The court again stresses that the foreign “suspension was not the result of a refusal,” something that would have come within specific authorization, ¶16. And, State v. Arthur C. List, 2004 WI App 230, distinguished, ¶15, on (apparent) ground that court supervision in that case was a judicial rather than administration determination.

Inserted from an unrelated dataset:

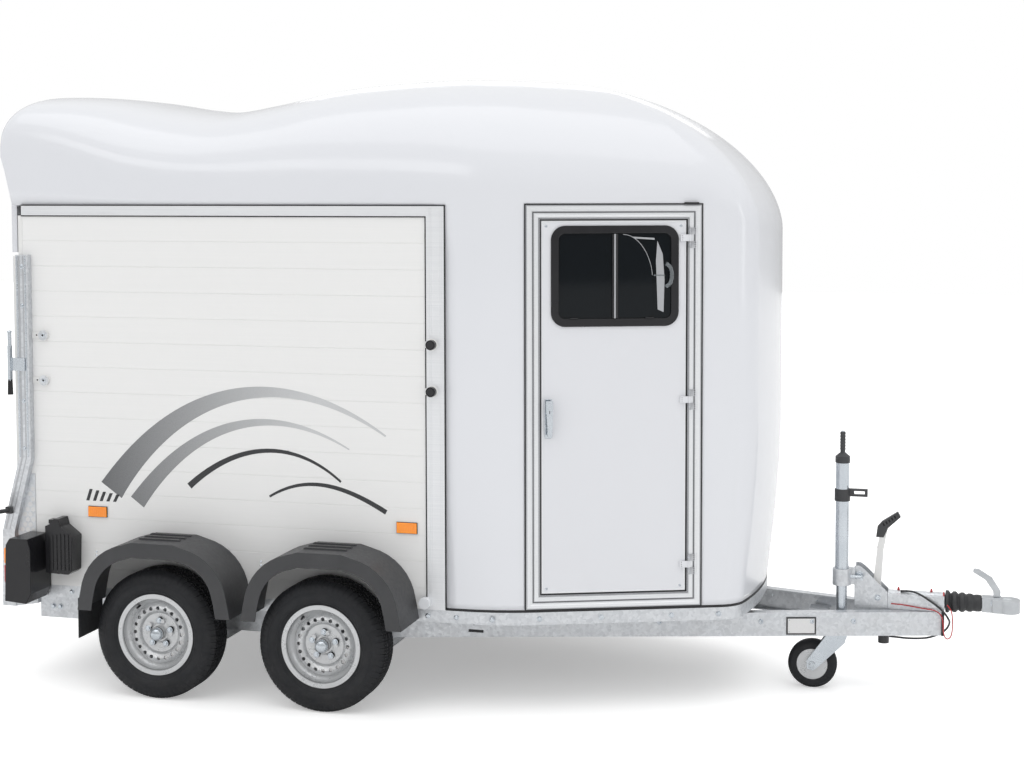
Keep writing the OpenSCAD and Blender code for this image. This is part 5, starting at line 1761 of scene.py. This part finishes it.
@dataclass(frozen=True)
class Drawbar:
    """What sits on the drawbar."""

    plain: tuple[tuple[str, Paint, float], ...] = (
        ("overrun_housing", Paint.GALV, 2.0), ("overrun_bracket", Paint.GALV, 2.0), ("bellows", Paint.RUBBER, 2.0),
        ("coupling_head", Paint.CAST, 3.0), ("handbrake", Paint.COAT, 2.0), ("jockey_tube", Paint.ZINC, 1.0),
        ("jockey_grips", Paint.PLASTIC, 3.0), ("jockey_fork", Paint.ZINC, 1.5), ("jockey_wheel", Paint.TYRE, 2.0),
        ("drawbar_fittings", Paint.PLASTIC, 2.0),
    )

    def build(self, shop: Workshop) -> None:
        """Adds the drawbar's fittings.

        Args:
            shop: The workshop.
        """
        for node, paint, bevel in self.plain:
            shop.refine(node, paint, bevel)
        kit = Kit(shop, "drawbar_trim")
        tube = kit.use(Paint.ZINC)
        tube.hexagon((2618, -46.4, 520), (0, -1, 0), 24, 10)
        tube.hexagon((2618, 46.4, 520), (0, 1, 0), 24, 10)
        tube.hexagon((2700, -46.4, 420), (0, -1, 0), 20, 8)
        for x in (2790, 2935):
            kit.use(Paint.RED_COAT).lathe([(6, 0), (6, 4), (4, 6), (4, 12), (0.1, 14)], (x, 0, 451), (0, 0, 1), 16)
        kit.use(Paint.RED_COAT).lathe([(40.5, 0), (40.5, 7)], (2986, 0, COUPLING_Z), (1, 0, 0), 40)
        kit.use(Paint.ZINC).lathe([(24, 0), (27, 1), (27, 9), (24, 10)], (3156, 0, COUPLING_Z), (1, 0, 0), 32)
        kit.use(Paint.ZINC).hexagon((3205, -30.4, 420), (0, -1, 0), 18, 8)
        kit.use(Paint.ZINC).hexagon((3205, 30.4, 420), (0, 1, 0), 18, 8)
        grip = kit.use(Paint.PLASTIC)
        grip.prism([(2688, 690), (2722, 690), (2742, 734), (2796, 785), (2783, 808), (2714, 762), (2694, 738)], -14.5, 14.5)
        for k in range(5):
            t = k / 5
            kit.use(Paint.GLOSS).prism(
                [(2716 + 62 * t, 752 + 45 * t), (2722 + 62 * t, 757 + 45 * t), (2728 + 62 * t, 745 + 45 * t),
                 (2722 + 62 * t, 740 + 45 * t)], -15.6, 15.6)
        kit.use(Paint.SEAL).box((2982, -46, 262), (2992.5, 46, 371))
        jock = kit.use(Paint.ZINC)
        jock.lathe([(31.5, 0), (31.5, 6)], (JOCKEY_X, -JOCKEY_Y, 556), (0, 0, 1), 40)
        jock.rod((JOCKEY_X + 40, -JOCKEY_Y, 516), (JOCKEY_X + 95, -JOCKEY_Y, 516), 7)
        jock.rod((JOCKEY_X + 92, -JOCKEY_Y - 45, 516), (JOCKEY_X + 92, -JOCKEY_Y + 45, 516), 6)
        jock.rod((JOCKEY_X, -JOCKEY_Y, 1175), (JOCKEY_X, -JOCKEY_Y, 1180), 8, 6)
        ring = kit.use(Paint.PLASTIC)
        for k in range(6):
            ring.lathe([(11.2, 0), (12.6, 3), (12.6, 9), (11.2, 12)], (JOCKEY_X, -JOCKEY_Y, 1092 + 14 * k), (0, 0, 1), 24)
        self.plate(kit)
        kit.close(bevel=0.8)
        wheel = Kit(shop, "jockey_rim", "jockey_wheel")
        centre = Vector((JOCKEY_X - 127, -JOCKEY_Y, 110))
        for s in (-1, 1):
            out = Vector((0, s, 0))
            wheel.use(Paint.WHEEL).lathe([(69.5, 0), (69.5, 2), (60, -20), (24, -22), (23, 3.4), (12, 3.6)],
                                         centre + out * 28, out, 48)
        wheel.close()
        fork = Kit(shop, "jockey_bolts", "jockey_fork")
        for s in (-1, 1):
            fork.use(Paint.ZINC).hexagon(centre + Vector((0, s * 47.5, 0)), (0, s, 0), 22, 9)
        fork.close()

    def plate(self, kit: Kit) -> None:
        """Adds the blank type plate's face with its rivets.

        Args:
            kit: The piece to add to.
        """
        x = 2310.0
        base = Matrix.Translation((x, -(RAILS_Y - (x - DRAW_X) * DRAW_SLOPE) - 0.3, 270.0))
        face = kit.use(Paint.BARE, base @ Matrix.Rotation(math.atan(DRAW_SLOPE), 4, "Z"))
        face.box((7, -3.8, 7), (127, -2.8, 73))
        for u, z in ((13, 13), (121, 13), (13, 67), (121, 67)):
            kit.use(Paint.ZINC).dome((u, -3.6, z), (0, -1, 0), 3, 1.5, 10)


def main() -> None:
    """Builds the trailer's looks in order."""
    logging.basicConfig(level=logging.INFO, format="%(message)s")
    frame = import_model()
    shop = Workshop(frame)
    View().build()
    Cables().build(shop)
    Studio().build(shop)
    Moulding().build(shop)
    Bodywork().build(shop)
    Doors().build(shop)
    Rear().build(shop)
    RunningGear().build(shop)
    Drawbar().build(shop)


if __name__ == "__main__":
    main()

One last matter, purely procedural but no less perplexing for that: this is a state’s appeal from a sentence, something the court all but fails to mention, let alone discuss. (A glancing reference, “The State appeals,” ¶5, tantalizes but alas nothing follows.) The problem is this: “The State’s authority to appeal in criminal cases, as a matter of right, is governed by sec. 974.05, Stats.,” absent which no appeal can be taken, State v. Eichman, 155 Wis.2d 552, 559, 455 N.W.2d 143 (1990). OK, then, just what subsection of 974.05 applies to this case? Would’ve been nice if the court of appeals clued us in instead of making us guess. As it turns out, Machgan moved to dismiss and in an unpublished, single-judge summary order the court determined that the appeal was authorized by § 974.05(1)(a), whose text is: “an appeal may be taken by the state from any … (f)inal order or judgment adverse to the state … if the appeal would not be prohibited by constitutional protections against double jeopardy.” The court’s analysis reduced to this:
… An appeal to review the sentence is not barred by the double jeopardy clause.See United States v. DiFrancesco, 449 U.S. 117, 132 (1980) (“the Government’s taking a review of respondent’s sentence does not in itself offense double jeopardy principles just because its success might deprive respondent of the benefit of a more lenient sentence”). “The double jeopardy clause … does not guarantee the finality of sentences.” State v. Pierce, 117 Wis. 2d 83, 87, 342 N.W.2d 776 (Ct. App. 1983).
Well. This does leave a bit to be desired, doesn’t it? Pierce is a resentencing case – when a defendant obtains resentencing, he can get a stiffer sentence – and has nothing to do with the present situation. DiFrancesco does squarely hold that double jeopardy principles don’t apply to sentencings the same way they apply to convictions or acquittals, which at least kicks the can part way down the road. But not all the way. The Court held that Congressional legislation affording a governmental “right, under specified conditions, to appeal the sentence,” doesn’t offend double jeopardy. Why? Because this very legislation informs the defendant has no expectation of finality in the sentence: “Although it might be argued that the defendant perceives the length of his sentence as finally determined when he begins to serve it, and that the trial judge should be prohibited from thereafter increasing the sentence, that argument has no force where, as in the dangerous special offender statute, Congress has specifically provided that the sentence is subject to appeal. Under such circumstances there can be no expectation of finality in the original sentence.” Doesn’t it beg the question, then, to say that 974.05(1)(a) authorizes this appeal? The Wisconsin legislature, unlike Congress, simply hasn’t “specifically provided that the sentence is subject to appeal.” Machgan has a very plausible claim, unlike DiFrancesco, that his sentence settled the matter of its length once and for all. The problem, starkly put, is this: if there is no bar to review of Machgan’s sentence, then it’s hard to see how the state would be barred from seeking review of any sentence it thinks too lenient. The underlying issue would be different—exercise of discretion as opposed to determination of the maximum penalty—but that is a mere detail and has nothing to do with impeding prosecutorial review. (And take a glance at State v. Gary J. Knapp, 2007 WI App 273.)